Competitive Ratio of the Balance Algorithm: For the simplified adwords model, the competitive ratio of the Balance Algorithm is 3/4 for the case of two advertisers and $1−\frac{1}{e}$ , or about 63% for any number of advertisers.
The Balance Algorithm for the Generalized Adwords Problem: When bidders can make differing bids, have different budgets, and have different click-through rates for different queries, the Balance Algorithm awards an ad to the advertiser with the highest value of the function $Ψ = x(1−e^{−f}).$ Here, x is the product of the bid and the click-through rate for that advertiser and query, and f is the fraction of the advertiser’s budget that remains unspent.
Implementing an Adwords Algorithm: The simplest version of the implementation serves in situations where the bids are on exactly the set of words in the search query. We can represent a query by the list of its words, in sorted order. Bids are stored in a hash table or similar structure, with a hash key equal to the sorted list of words. A search query can then be matched against bids by a straightforward lookup in the table.
Matching Word Sets Against Documents: A harder version of the adwords-implementation problem allows bids, which are still small sets of words as in a search query, to be matched against larger documents, such as emails or tweets. A bid set matches the document if all the words appear in the document, in any order and not necessarily adjacent.
Hash Storage of Word Sets: A useful data structure stores the words of each bid set in the order rarest-first. Documents have their words sorted in the same order. Word sets are stored in a hash table with the first word, in the rarest-first order, as the key.
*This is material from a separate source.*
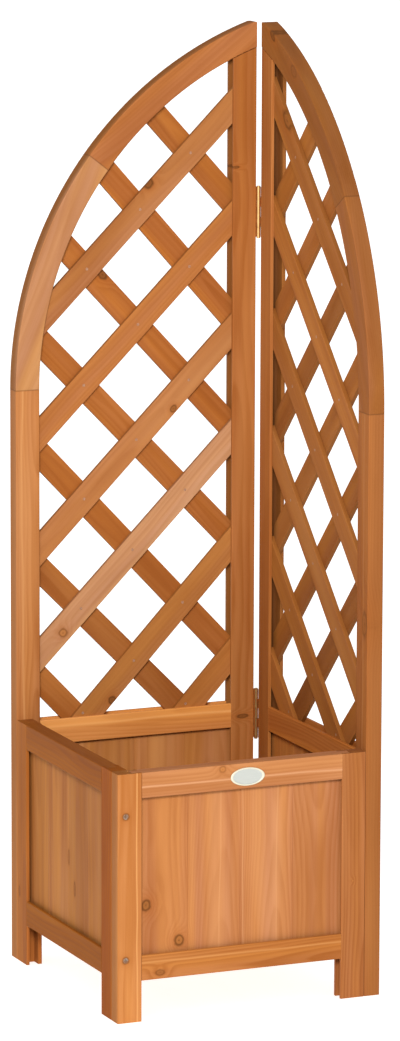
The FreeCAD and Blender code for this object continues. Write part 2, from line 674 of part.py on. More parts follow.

Processing Documents for Bid Matches: We process the words of the document rarest-first. Word sets whose first word is the current word are copied to a temporary hash table, with the second word as the key. Sets already in the temporary hash table are examined to see if the word that is their key matches the current word, and, if so, they are rehashed using their next word. Sets whose last word is matched are copied to the output.